“Only in America!” It’s a phrase that has gone out of favor in recent times, but at one time referred to the opportunities available in the United States. Now it seems the phrase could be used to describe the unique political situation in which we find ourselves. While I’m not referring directly to the Electoral College, something which is not actually unique to the United States – nearly 40 non-monarchist countries have an indirect election of their head of state – I am referring to a situation that has been exacerbated in recent years by the plurality system used in American elections. I am referring to the unique situation we, the American electorate, face today: front-runner Presidential candidates with negative favorability ratings.
The New York Times reported, “[Donald] Trump is so negatively viewed, polls suggest, that he could turn otherwise safe Republican states, usually political afterthoughts because of their strong conservative tilt, into tight contests,” a reference to a recent poll showing Hillary Clinton with a slight lead in Utah.
Trump with his negative 33 percent favorability rating, however, is only slightly more disliked than Hillary, who has a negative 21 percent favorability rating. Both candidates are viewed negatively by a majority of voters (57 & 52 percent respectively for Trump & Hillary).
How then have we gotten to this point where the two leading Presidential contenders are so unpopular? It’s a combination of internal party rules and legislation. The Republican & Democratic Parties are private groups after all, and thus able to establish and change rules to benefit the leadership of the party. Simultaneously, the elected legislators who are overwhelmingly Republicans & Democrats have passed laws which serve to enshrine duopoly control. These laws come in the form of restricting ballot access for minor party and independent candidates, campaign financing laws and even the manner in which votes are cast and counted.

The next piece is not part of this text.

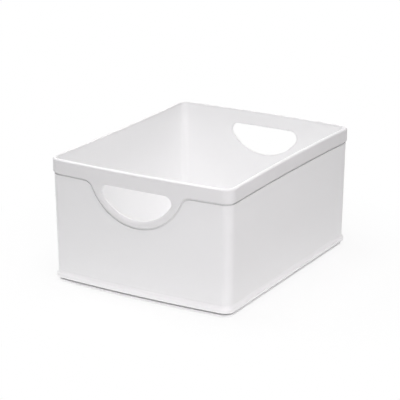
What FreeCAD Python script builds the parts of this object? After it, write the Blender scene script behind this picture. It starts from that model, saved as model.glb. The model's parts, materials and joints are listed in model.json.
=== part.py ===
"""Cabinet storage bin: an open-top tub with a collar round its rim and a stacking foot.

Millimetres, +Z up. The origin is at the middle of the footprint, on the shelf
that the bin stands on. The two hand holes are in the short ends, which face
-Y and +Y. The long sides face -X and +X.
"""
import FreeCAD
import Part
import math
import os
from FreeCAD import Vector

# Plan outline of the rim and of the base flange. The half sizes are at the
# corners; the ends curve outwards and the rim's long sides curve inwards.
rim_half_width = 127.0
rim_half_length = 155.3
rim_corner_radius = 13.4
rim_side_bow = 3.6
base_half_width = 126.0
base_half_length = 154.9
base_corner_radius = 14.4
base_side_bow = 0.0
end_bow = 4.5

# Heights above the shelf
overall_height = 158.8
collar_height = 18.2
pad_drop = 0.6
flange_underside = 5.9
floor_underside = 8.0
wall_foot_height = 16.0

# Tub
wall_thickness = 2.2
floor_thickness = 2.4
floor_corner_radius = 5.5
floor_edge_radius = 3.5
rib_width = 1.6
rib_drop = 1.6
rib_places_x = (-60.0, 0.0, 60.0)
rib_places_y = (-80.0, 0.0, 80.0)
rib_end_gap = 0.4

# Collar: it lies in a shallow rebate of the tub and stands proud of the wall
collar_proud = 1.4
rebate_depth = 1.2
shadow_gap = 2.0
bead_outer_round = 2.8
bead_skirt = 0.2

# Hand hole: a circle cut off by a level top edge, with rounded upper corners,
# and the lobe of the collar round it
hole_radius = 58.3
hole_centre_height = 159.3
hole_top_height = 139.0
hole_corner_radius = 9.0
hole_edge_radius = 0.5
lobe_radius = 67.0
lobe_blend_radius = 14.0
sleeve_thickness = 1.6
sleeve_clearance = 0.15

# Base frame
wall_foot_inset = 2.5
lip_top_height = 8.4
lip_round_radius = 4.6
lip_low_radius = 1.5
cove_radius = 3.8
upstand_height = 15.0
upstand_thickness = 0.9
seam_gap = 0.1
foot_inset = 3.6
foot_thickness = 4.0
foot_edge_radius = 0.6
line_foot_height = 2.9
line_depth = 2.4
line_edge_radius = 0.35
shelf_inset = 12.0
shelf_thickness = 2.0

# Foot pads
pad_radius = 7.0
pad_thickness = 2.6
pad_edge_radius = 0.5
pad_boss_radius = 10.0
pad_place_x = 110.0
pad_place_y = 139.0

# Snap lugs on the tub and the pockets they click into
lug_width = 14.0
lug_height = 3.2
lug_proud = 0.6
lug_root = 0.5
pocket_margin = 0.2
lug_places_y = (-95.0, 0.0, 95.0)
lug_places_x = (-95.0, 95.0)
rim_lug_height = 148.6
base_lug_height = 9.8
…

Plurality voting (whereby voters get to select only one candidate from the list of available options and the candidate with the most votes is elected) leads to what some refer to as strategic voting (whereby a voter will sometimes vote against their preferred interest in order to prevent a less desirable outcome). No doubt, some people voting for Trump or Hillary believe that candidate best represents them and the party, others however are voting for a candidate because they believe the candidate has the best chance at winning the general election, even though the candidate might not best represent the party. The Trump/Hillary problem is made worse by the Electoral College which uses a plurality system to award Electors to the winner of the 51 different elections used to elect the next President. If the Electoral College is to be retained, absent repealing the 12th Amendment, the easiest way to reform it is for the legislators of the 50 States to adopt approval voting and proportional allocation of electoral votes. Such a reform would not only allow voters to cast a more honest ballot, but would also provide election results that more closely reflect the wishes of the people voting, and would ultimately increase the exposure, and influence, of minor party and independent candidates.